CONSTANT UPDATING IS THE KEY IN DIGITAL MARKETING
Today’s brands face a different challenge than did
their predecessors of just a decade ago. The constant rise and fall of new
online networks of people and platforms have changed the way companies find,
connect with and acquire new customers.
Real-time marketing has involved companies
demonstrating quick response to public events. Today, effective digital
marketing is typified by use of rapid optimization on ideas and campaigns and
aggressively scaling the tested strategies that prove most promising. This more
scientific approach has been formulated by forward-thinking online marketers
under the pressure of managing constant change.
In today's fast-paced world the old marketing plan
is antiquated. While planning is still important, it needs to evolve into a
more iterative and nimble process.
Unlike a decade ago, brands have better visibility
about which programs succeed and which fail. Successful campaigns can be
doubled down on, shifting resources from poor performers to maximize growth.
This newfound dexterity is the key to their success.
Since brands have adapted, why haven’t most
marketing budgets and plans?
In a world of constant adjustment and real-time
performance feedback, long-term plans and fixed budgets are becoming
increasingly unrealistic. It’s enough to make someone wonder whether marketing
plans are even relevant anymore. Yet implementing a marketing program without
any sort of plan or strategy seems not only unwise but flat out reckless.

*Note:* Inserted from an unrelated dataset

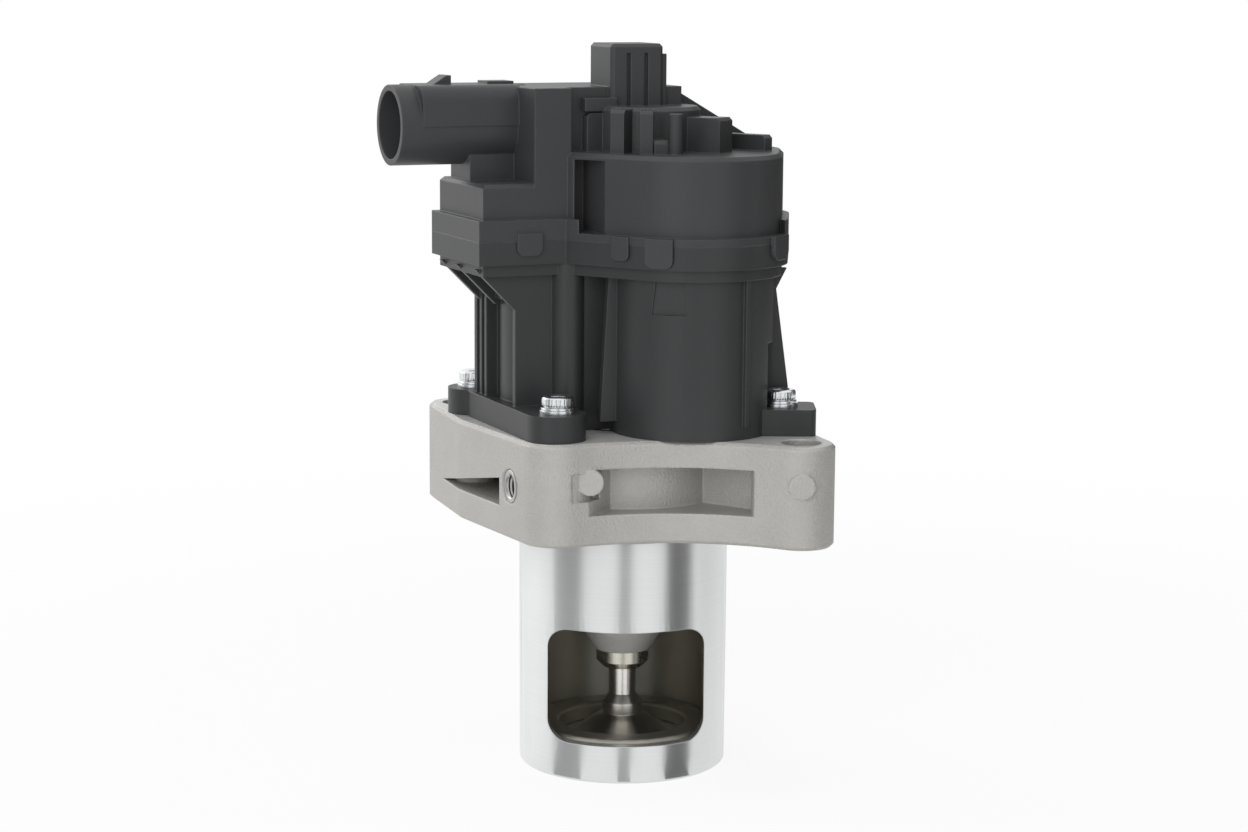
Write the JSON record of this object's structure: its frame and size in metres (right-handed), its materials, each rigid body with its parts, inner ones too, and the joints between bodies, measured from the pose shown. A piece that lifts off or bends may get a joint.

So what does an agile marketing plan of today look
like?
The
stage and size of the company matters
Startups have very different priorities and
challenges. By definition their planning needs are different. For startups,
being noticed and acquiring new users trumps devoting hours to developing a
long-term vision. Large brands have a different challenge: Finding initiatives
that will create meaningful growth is the key, and these big bets require more
planning to protect the company from big losses. The first step in creating a
more nimble planning process is to right size it for the company's stage. There
is no one-size-fits-all marketing plan.
Agile
companies need agile plans
For startups and perhaps all companies, the 50-page
Powerpoint marketing presentation is a relic. Shorter feedback loops
necessitate shorter-term, more focused planning. Companies that try to create
year-long plans and budgets lock themselves into a structure that won't allow
them to capitalize on rapidly emerging opportunities or cut campaigns that are
clearly losing money.
Big
companies can miss out without flexibility built into their planning and
execution
Rather than formulating one- or two-year plans, many
companies now choose to create three- or six-month road maps that are designed
to target the next business milestone as quickly as possible. In one such
short-term plan, the goal might be to focus on validating a new market segment
or completing a series of tests for ways to better attract and convert more
consumers into buyers.
Once those growth hypotheses are proved (or
disproved) over the course of a few months, the next stage of a plan might
focus on expanding deeper into the market, testing ways to acquire customers in
an adjunct segment or retention strategies to handle new customers.
Design
a plan that's cohesive, with adequate vision
During a time of constant change, keeping everyone
in an organization on the same page is a challenge. Moving fast can throw even
the closest knit of groups out of sync -- particularly when staffers work
across a large organization. Even as the day-to-day operational reins are
loosened so teams can capitalize on short-lived opportunities, everyone must
row in the same direction.
Yet the plan still needs to keep everyone aligned
with a vision for the company: What the company is - its branding, positioning,
target markets, competitor analysis and product information - must be clear.
Set the growth goals, major initiatives for achieving them, which key
performance indicators will be used and the resources required. The plan should
also express the company's knowledge about what’s worked and why.
Be
open to change and iteration
Marketing plans should be created in a format so
staffers can provide feedback and learning based on a campaign's performance
and suggest new opportunities for driving growth. Rather than a Powerpoint
etched in stone, agile plans must be living documents that are constantly
referenced and updated. With team members contributing real-time data, this
document can serve not just as a plan but a nerve center for the marketing
organization to keep tabs on what’s working.
A plan that's continually updated, packed with
relevant test and program results, is not only more relevant. It's also more
effective for driving growth, keeping staffers aligned and ensuring that
opportunities are capitalized upon. Business owners can then allocate resources
not according to annual budgets but on performance, putting more wood behind
their most potent arrows and deftly making adjustments when conditions change.
Keep planning docs on a company intranet or wiki that can be updated and
commented on, or use Google Docs for smaller teams.
Collaborate
across departments
Today’s companies that are growing fastest haven’t
done so with traditional marketing campaigns. It’s been the products themselves
that generate the growth. While marketers previously weren't involved in
product decisions, tighter collaboration is needed across departments. Product,
engineering and marketing need to work together to create sustainable growth.